> **What to work on**
Each line from the start of the data below through the one containing "cover sheets] */" must be reproduced exactly.
━━━ Available data ━━━
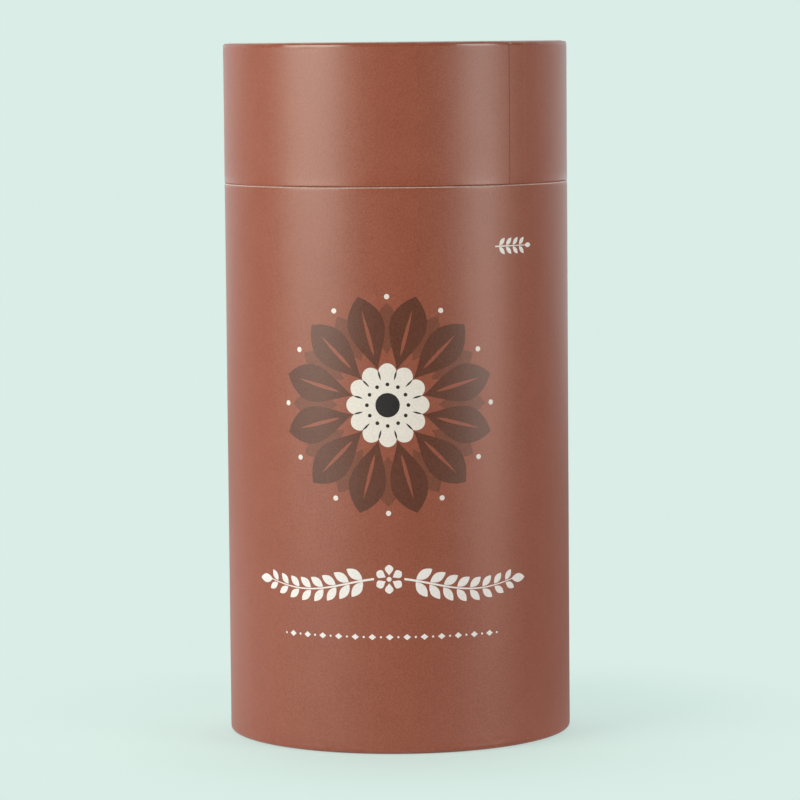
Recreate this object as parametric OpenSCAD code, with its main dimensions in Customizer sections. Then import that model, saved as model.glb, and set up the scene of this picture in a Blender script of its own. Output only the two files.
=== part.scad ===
// Cylindrical gift tube box with a neck and a flush pull-off lid.
// Greyboard tubes and discs, wrapped and lined in paper. The origin is the centre of the standing
// plane, +Z is up, and the printed front faces -Y.

/* [Overall] */

// Outside diameter of the wrapped tubes
outer_d = 174; // [120:1:220]
// Height from the standing plane to the top of the lid
total_h = 350; // [200:1:420]
// Height of the lid above the joint line
lid_h = 70.5; // [50:0.5:120]
// Air between the top of the neck and the ceiling of the lid
neck_headroom = 16; // [2:1:30]

/* [Boards] */

// Wall of the base tube
base_wall = 2; // [1.2:0.1:3]
// Wall of the lid tube
lid_wall = 1.7; // [1.2:0.1:3]
// Wall of the neck tube
neck_wall = 1.6; // [1:0.1:3]
// Thickness of the round board in the bottom of the base
base_disc_t = 2; // [1:0.1:4]
// Thickness of the round board in the top of the lid
lid_disc_t = 2; // [1:0.1:4]

/* [Papers] */

// Thickness of the printed, laminated wrap
wrap_t = 0.25; // [0.15:0.05:0.4]
// Thickness of the cover sheets under the base and on the lid
sheet_t = 0.3; // [0.25:0.05:0.5]
// Thickness of the cover paper of the neck
neck_paper_t = 0.15; // [0.1:0.05:0.3]
// Thickness of the lining papers, the floor sheet and the ceiling sheet
lining_t = 0.15; // [0.1:0.05:0.4]

/* [Folds] */

// Radius of the wrap's fold round the top edge of the lid
top_fold_r = 1.75; // [1:0.05:2]
// Radius of the wrap's fold round the bottom edge of the base
bottom_fold_r = 1.6; // [1:0.05:2]
// Radius of the wrap's folds at the joint line
rim_fold_r = 0.7; // [0.5:0.05:0.9]
// Radius of the neck paper's folds round the top of the neck
neck_fold_r = 0.7; // [0.4:0.05:0.8]
// Depth of the wrap's lips inside the rims
lip_len = 14; // [6:1:25]
// Depth of the neck paper's lip inside the neck
neck_lip_len = 16; // [6:1:25]
// How far the neck paper goes down behind the base's lip
neck_tuck = 8; // [2:1:12]

/* [Tabs and cover sheets] */

// Length of the tabs that the wrap is notched into
tab_len = 14; // [8:1:25]
// Number of tabs round an edge
tab_count = 40; // [24:1:60]
// Width of a notch at the ends of the tabs
notch_w = 2.6; // [1:0.1:4]
// Uncut paper between a fold and the points of the notches
notch_keep = 1; // [0.5:0.1:3]
// How far the cover sheets stay inside the ends of the folds
sheet_inset = 0.8; // [0.4:0.1:3]

/* [Seams] */

// Width of the wrap's overlap seams
wrap_overlap = 10; // [6:1:16]
// Width of the neck paper's overlap seam
neck_overlap = 8; // [5:1:14]
// How far an overlap's doubled sheet stops short of the folds, where it is pressed flat
overlap_end = 0.3; // [0.1:0.1:1]
// Place of the lid wrap's seam, in degrees to the right of the front
lid_seam_deg = 41.5; // [0:0.5:360]
// Place of the base wrap's seam, in degrees to the right of the front
base_seam_deg = 160; // [0:1:360]
// Place of the neck paper's seam, in degrees to the right of the front
neck_seam_deg = 150; // [0:1:360]
// Place of the butt seams in the linings, in degrees to the right of the front
lining_seam_deg = 195; // [0:1:360]
// Gap where the edges of a lining meet, and where a lining meets a lip
butt_gap = 0.4; // [0.2:0.1:1]

/* [Fits] */

// Glue line between papers and boards
glue_gap = 0.1; // [0.08:0.01:0.2]
// Running clearance between the lid's lip and the neck's overlap seam
lid_clearance = 0.4; // [0.3:0.05:1]

/* [Hidden] */

// Facets of the tubes and discs, and of the small folds
tube_fn = 180;
fold_fn = 32;
// Overrun of a cut past the surface it opens
cut = 1;
// Part of a wall that the folds round its edge may take
fold_share = 0.9;

// Radii from the outside in
outer_r = outer_d / 2;
board_r = outer_r - wrap_t - glue_gap;
base_bore_r = board_r - base_wall;
lid_bore_r = board_r - lid_wall;
base_lip_r = base_bore_r - glue_gap - wrap_t;
lid_lip_r = lid_bore_r - glue_gap - wrap_t;
neck_seam_r = min(base_lip_r - glue_gap, lid_lip_r - lid_clearance);
neck_wrap_r = neck_seam_r - neck_paper_t;
neck_r = neck_wrap_r - neck_paper_t - glue_gap;
neck_bore_r = neck_r - neck_wall;
neck_lip_r = neck_bore_r - glue_gap - neck_paper_t;

// Folds, held to the walls that they go round
thin_wall = min(base_wall, lid_wall);
top_r = min(top_fold_r, wrap_t + fold_share * lid_wall);
bottom_r = min(bottom_fold_r, wrap_t + fold_share * base_wall);
rim_r = min(rim_fold_r, wrap_t + fold_share * thin_wall / 2);
neck_edge_r = min(neck_fold_r, neck_paper_t + fold_share * neck_wall / 2);

// Levels from the standing plane up
rim_z = total_h - lid_h;
base_h = rim_z - sheet_t;
base_board_z = sheet_t + wrap_t;
base_floor_z = base_board_z + base_disc_t;
floor_z = base_floor_z + lining_t;
lid_wrap_top_z = total_h - sheet_t;
lid_wrap_h = lid_wrap_top_z - rim_z;
lid_board_top_z = lid_wrap_top_z - wrap_t;
lid_disc_z = lid_board_top_z - lid_disc_t;
ceiling_z = lid_disc_z - lining_t;
neck_top_z = ceiling_z - neck_headroom;

// Colours as the photograph shows them, and board and lining papers that it hides
print_colour = [0.66, 0.41, 0.33];
greyboard_colour = [0.56, 0.50, 0.43];
cream_colour = [0.93, 0.90, 0.83];

// Rectangle from (x0, z0) to (x1, z1) with a radius at three of its corners
module rounded_section(x0, x1, z0, z1, low_outer, high_outer, high_inner) {
    difference() {
        translate([x0, z0]) square([x1 - x0, z1 - z0]);
        translate([x1, z0]) mirror([1, 0]) corner_waste(low_outer);
        translate([x1, z1]) mirror([1, 0]) mirror([0, 1]) corner_waste(high_outer);
        translate([x0, z1]) mirror([0, 1]) corner_waste(high_inner);
    }
}

// What a radius takes off a corner at the origin of a section that lies in +x and +y
module corner_waste(r) {
    if (r > 0)
        difference() {
            translate([-cut, -cut]) square(r + cut);
            translate([r, r]) circle(r = r, $fn = fold_fn);
        }
}

// Turns a plan shape at +X to its place, in degrees to the right of the front
module at_front_angle(degrees) {
    rotate([0, 0, degrees - 90]) children();
}

// Section of a board tube inside its wrap, from the tab end at 0 up to the rim
module tube_section(wall, height, tab_fold_r) {
    rounded_section(
        board_r - wall, board_r, wrap_t, height - wrap_t,
        tab_fold_r - wrap_t, rim_r - wrap_t, rim_r - wrap_t
    );
}

// Section of a wrap: tabs at 0, round the fold, up the wall, over the rim and down its lip
module wrap_section(lip_r, height, tab_fold_r) {
    tab_end_r = outer_r - tab_fold_r - tab_len;
    difference() {
        union() {
            rounded_section(lip_r, outer_r, 0, height, tab_fold_r, rim_r, rim_r);
            translate([tab_end_r, 0]) square([outer_r - tab_fold_r - tab_end_r, wrap_t]);
        }
        rounded_section(
            lip_r + wrap_t, outer_r - wrap_t, wrap_t, height - wrap_t,
            tab_fold_r - wrap_t, rim_r - wrap_t, rim_r - wrap_t
        );
        translate([lip_r - cut, wrap_t]) square([wrap_t + 2 * cut, height - lip_len - wrap_t]);
    }
}

// V notches that turn the inner edge of the wrap into tabs
module tab_notches(tab_fold_r) {
    point_r = outer_r - tab_fold_r - notch_keep;
    end_r = outer_r - tab_fold_r - tab_len;
    mouth_r = end_r - cut;
    mouth_w = notch_w * (point_r - mouth_r) / (point_r - end_r);
    for (i = [0 : tab_count - 1])
        rotate([0, 0, (i + 0.5) * 360 / tab_count])
            polygon([[point_r, 0], [mouth_r, mouth_w / 2], [mouth_r, -mouth_w / 2]]);
}

// Plan of an overlap on a face at radius r: the doubled sheet, to the right of its cut edge at +X
module overlap_plan(r, paper_t, overlap) {
    lap_deg = overlap / r * 180 / PI;
    reach = 2 * r;
    intersection() {
        difference() {
            circle(r = r + paper_t, $fn = tube_fn);
            circle(r = r - paper_t / 2, $fn = tube_fn);
        }
        polygon([[0, 0], [reach, 0], reach * [cos(lap_deg), sin(lap_deg)]]);
    }
}

// A whole wrap standing on its tabs at 0, with its rim at the top
module wrap(lip_r, height, tab_fold_r, seam_deg) {
    difference() {
        rotate_extrude($fn = tube_fn) wrap_section(lip_r, height, tab_fold_r);
        translate([0, 0, -cut]) linear_extrude(wrap_t + 2 * cut) tab_notches(tab_fold_r);
    }
    at_front_angle(seam_deg)
        translate([0, 0, tab_fold_r + overlap_end])
            linear_extrude(height - tab_fold_r - rim_r - 2 * overlap_end)
                overlap_plan(outer_r, wrap_t, wrap_overlap);
}

// A round board or sheet with its lower face at z
module disc(r, z, thickness) {
    translate([0, 0, z]) cylinder(r = r, h = thickness, $fn = tube_fn);
}

// A lining rolled into a tube until its edges meet
module lining(r, z0, z1) {
    difference() {
        translate([0, 0, z0])
            linear_extrude(z1 - z0)
                difference() {
                    circle(r = r, $fn = tube_fn);
                    circle(r = r - lining_t, $fn = tube_fn);
                }
        at_front_angle(lining_seam_deg)
            translate([r - lining_t - cut, -butt_gap / 2, z0 - cut])
                cube([lining_t + 2 * cut, butt_gap, z1 - z0 + 2 * cut]);
    }
}

module base_tube() {
    color(greyboard_colour)
        translate([0, 0, sheet_t])
            rotate_extrude($fn = tube_fn) tube_section(base_wall, base_h, bottom_r);
}

module base_wrap() {
    color(print_colour)
        translate([0, 0, sheet_t]) wrap(base_lip_r, base_h, bottom_r, base_seam_deg);
}

module base_disc() {
    color(greyboard_colour) disc(base_bore_r - glue_gap, base_board_z, base_disc_t);
}

module base_sheet() {
    color(print_colour) disc(outer_r - bottom_r - sheet_inset, 0, sheet_t);
}

// The neck tube stands on the bottom board, with both top edges eased under the neck paper
module neck_tube() {
    edge_r = neck_edge_r - neck_paper_t;
    color(greyboard_colour)
        rotate_extrude($fn = tube_fn)
            rounded_section(
                neck_bore_r, neck_r, base_floor_z, neck_top_z - neck_paper_t, 0, edge_r, edge_r
            );
}

// Cover paper of the neck: up the outside from behind the base's lip, over the top and down inside
module neck_wrap() {
    foot_z = rim_z - neck_tuck;
    space_r = neck_edge_r - neck_paper_t;
    color(cream_colour) {
        rotate_extrude($fn = tube_fn)
            difference() {
                rounded_section(
                    neck_lip_r, neck_wrap_r, foot_z, neck_top_z, 0, neck_edge_r, neck_edge_r
                );
                rounded_section(
                    neck_lip_r + neck_paper_t, neck_wrap_r - neck_paper_t,
                    foot_z - cut, neck_top_z - neck_paper_t, 0, space_r, space_r
                );
                translate([neck_lip_r - cut, foot_z - cut])
                    square([neck_paper_t + 2 * cut, neck_top_z - neck_lip_len - foot_z + cut]);
            }
        at_front_angle(neck_seam_deg)
            translate([0, 0, foot_z + overlap_end])
                linear_extrude(neck_top_z - neck_edge_r - foot_z - 2 * overlap_end)
                    overlap_plan(neck_wrap_r, neck_paper_t, neck_overlap);
    }
}

module base_lining() {
    color(cream_colour)
        lining(neck_bore_r - glue_gap, floor_z, neck_top_z - neck_lip_len - butt_gap);
}

module floor_sheet() {
    color(cream_colour) disc(neck_bore_r - glue_gap, base_floor_z, lining_t);
}

module lid_tube() {
    color(greyboard_colour)
        translate([0, 0, lid_wrap_top_z])
            mirror([0, 0, 1])
                rotate_extrude($fn = tube_fn) tube_section(lid_wall, lid_wrap_h, top_r);
}

module lid_wrap() {
    color(print_colour)
        translate([0, 0, lid_wrap_top_z])
            mirror([0, 0, 1]) wrap(lid_lip_r, lid_wrap_h, top_r, lid_seam_deg);
}

module lid_disc() {
    color(greyboard_colour) disc(lid_bore_r - glue_gap, lid_disc_z, lid_disc_t);
}

module lid_sheet() {
    color(print_colour) disc(outer_r - top_r - sheet_inset, lid_wrap_top_z, sheet_t);
}

module lid_lining() {
    color(cream_colour) lining(lid_bore_r - glue_gap, rim_z + lip_len + butt_gap, ceiling_z);
}

module ceiling_sheet() {
    color(cream_colour) disc(lid_bore_r - glue_gap, ceiling_z, lining_t);
}

base_tube();
base_wrap();
base_disc();
base_sheet();
neck_tube();
neck_wrap();
base_lining();
floor_sheet();
lid_tube();
lid_wrap();
lid_disc();
lid_sheet();
lid_lining();
ceiling_sheet();
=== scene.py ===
import math
from types import SimpleNamespace

import bmesh
import bpy
import numpy as np
from mathutils import Matrix, Vector, geometry, noise


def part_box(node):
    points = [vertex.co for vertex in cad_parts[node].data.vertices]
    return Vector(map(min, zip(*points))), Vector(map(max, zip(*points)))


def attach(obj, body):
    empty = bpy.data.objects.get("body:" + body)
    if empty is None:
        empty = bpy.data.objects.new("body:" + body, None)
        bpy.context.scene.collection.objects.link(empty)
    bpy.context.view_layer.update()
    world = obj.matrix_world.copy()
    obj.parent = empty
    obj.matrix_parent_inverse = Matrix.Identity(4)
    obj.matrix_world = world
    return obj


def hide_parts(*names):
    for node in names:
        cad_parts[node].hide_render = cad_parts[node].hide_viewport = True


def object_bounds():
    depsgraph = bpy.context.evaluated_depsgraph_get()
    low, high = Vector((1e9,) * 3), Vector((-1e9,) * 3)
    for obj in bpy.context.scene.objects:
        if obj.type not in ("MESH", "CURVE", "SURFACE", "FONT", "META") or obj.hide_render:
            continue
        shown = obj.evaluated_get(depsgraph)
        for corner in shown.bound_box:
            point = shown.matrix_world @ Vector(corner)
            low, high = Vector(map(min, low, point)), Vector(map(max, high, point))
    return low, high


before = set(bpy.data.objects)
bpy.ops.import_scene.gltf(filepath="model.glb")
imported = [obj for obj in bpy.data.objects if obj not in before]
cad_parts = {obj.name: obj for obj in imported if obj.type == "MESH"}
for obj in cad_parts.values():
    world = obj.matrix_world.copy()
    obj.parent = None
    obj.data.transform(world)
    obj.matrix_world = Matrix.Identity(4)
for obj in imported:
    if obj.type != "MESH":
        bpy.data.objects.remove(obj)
CAD_LOW, CAD_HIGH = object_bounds()
MM = 0.001
FULL_TURN = 2 * math.pi

# Camera, fitted to the object's outline in the photograph: place in metres, angles in degrees
FRAME_PX = 800
SENSOR_MM = 36.0
FOCAL_PX = 4018.0
CAMERA_AT = (0.24 * MM, -2043.3 * MM, 350.0 * MM)
CAMERA_YAW = 0.025
CAMERA_DOWN = 5.096
CAMERA_ROLL = -0.501
CLIP_START = 0.05
CLIP_END = 50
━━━
> **Exercise result**
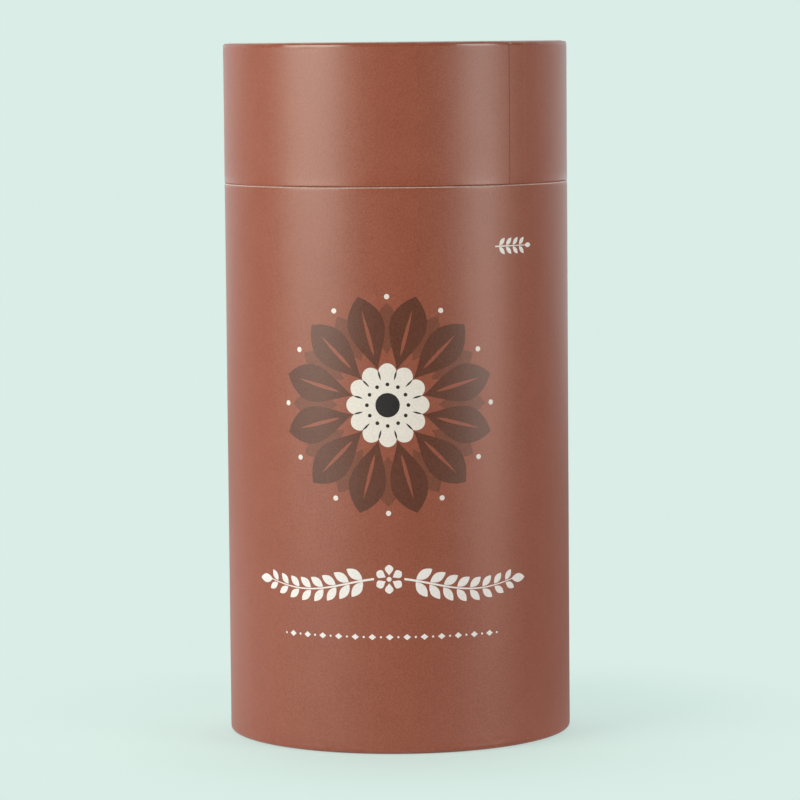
Recreate this object as parametric OpenSCAD code, with its main dimensions in Customizer sections. Then import that model, saved as model.glb, and set up the scene of this picture in a Blender script of its own. Output only the two files.
=== part.scad ===
// Cylindrical gift tube box with a neck and a flush pull-off lid.
// Greyboard tubes and discs, wrapped and lined in paper. The origin is the centre of the standing
// plane, +Z is up, and the printed front faces -Y.

/* [Overall] */

// Outside diameter of the wrapped tubes
outer_d = 174; // [120:1:220]
// Height from the standing plane to the top of the lid
total_h = 350; // [200:1:420]
// Height of the lid above the joint line
lid_h = 70.5; // [50:0.5:120]
// Air between the top of the neck and the ceiling of the lid
neck_headroom = 16; // [2:1:30]

/* [Boards] */

// Wall of the base tube
base_wall = 2; // [1.2:0.1:3]
// Wall of the lid tube
lid_wall = 1.7; // [1.2:0.1:3]
// Wall of the neck tube
neck_wall = 1.6; // [1:0.1:3]
// Thickness of the round board in the bottom of the base
base_disc_t = 2; // [1:0.1:4]
// Thickness of the round board in the top of the lid
lid_disc_t = 2; // [1:0.1:4]

/* [Papers] */

// Thickness of the printed, laminated wrap
wrap_t = 0.25; // [0.15:0.05:0.4]
// Thickness of the cover sheets under the base and on the lid
sheet_t = 0.3; // [0.25:0.05:0.5]
// Thickness of the cover paper of the neck
neck_paper_t = 0.15; // [0.1:0.05:0.3]
// Thickness of the lining papers, the floor sheet and the ceiling sheet
lining_t = 0.15; // [0.1:0.05:0.4]

/* [Folds] */

// Radius of the wrap's fold round the top edge of the lid
top_fold_r = 1.75; // [1:0.05:2]
// Radius of the wrap's fold round the bottom edge of the base
bottom_fold_r = 1.6; // [1:0.05:2]
// Radius of the wrap's folds at the joint line
rim_fold_r = 0.7; // [0.5:0.05:0.9]
// Radius of the neck paper's folds round the top of the neck
neck_fold_r = 0.7; // [0.4:0.05:0.8]
// Depth of the wrap's lips inside the rims
lip_len = 14; // [6:1:25]
// Depth of the neck paper's lip inside the neck
neck_lip_len = 16; // [6:1:25]
// How far the neck paper goes down behind the base's lip
neck_tuck = 8; // [2:1:12]

/* [Tabs and cover sheets] */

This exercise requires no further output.